Thankfully, after the tutorials are done you hit Ryan Amusements. This is a theme park supposedly dedicated to Rapture founder Andrew Ryan's dreams of a place where the elite need not fear the parasite and all that other familiar rhetoric, but now a living monument to his hypocrisy. It's a wonderful piece of design, where dioramas depicting exactly the rules that would see Rapture turn from heaven to hell are depicted in fine style. From there, BioShock 2 only improves - through the poverty of Pauper's Drop to the red light district of Siren's Alley and beyond, including a perspective shift that isn't a plot twist exactly, but is still BioShock 2's big Would You Kindly moment.
The result certainly isn't a story that will cast any extra light on BioShock Infinite, or which meshes seamlessly with the original game. In particular, while Sofia Lamb's absence from the first game is explained, it's explained in a way that asks you to meet it half way - that obviously the reason she wasn't in it was that she didn't exist yet, but roll with it, okay? The limited technology and mechanics also can't pull off the illusion that there's now an organised splicer society in Rapture, unless you add some self-justifications about their mental state and everyone simply being on high alert.
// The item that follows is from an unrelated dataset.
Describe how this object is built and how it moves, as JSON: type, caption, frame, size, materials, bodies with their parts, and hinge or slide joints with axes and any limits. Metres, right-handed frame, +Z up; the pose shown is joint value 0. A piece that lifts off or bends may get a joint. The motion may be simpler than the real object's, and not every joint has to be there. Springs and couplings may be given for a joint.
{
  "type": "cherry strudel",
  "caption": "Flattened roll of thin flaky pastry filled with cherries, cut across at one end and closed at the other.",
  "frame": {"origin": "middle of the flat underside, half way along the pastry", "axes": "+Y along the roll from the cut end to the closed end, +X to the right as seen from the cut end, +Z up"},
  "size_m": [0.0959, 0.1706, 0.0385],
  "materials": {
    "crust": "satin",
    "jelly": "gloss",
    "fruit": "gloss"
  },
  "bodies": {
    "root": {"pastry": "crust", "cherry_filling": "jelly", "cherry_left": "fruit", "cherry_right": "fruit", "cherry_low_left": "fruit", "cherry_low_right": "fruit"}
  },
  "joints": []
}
Those are however small prices to pay for a game that may not advance some great BioShock canon, but still stands as a great way to round off your view of Rapture - a world that always felt like a designed dystopia more than a failed city suddenly converted into a much more plausible place.
Picking it up also means a second chance to grab Minerva's Den; the excellent DLC that closes out Tanenbaum's otherwise oddly brushed off storyline and draws the final line under BioShock's underwater era. That's well worth playing, even if it's still annoyingly pricey, but don't let anyone tell you it 'saved' BioShock 2. The basic chance to return to Rapture is more than worth your time on its own - assuming you're willing to give it an hour to find itself.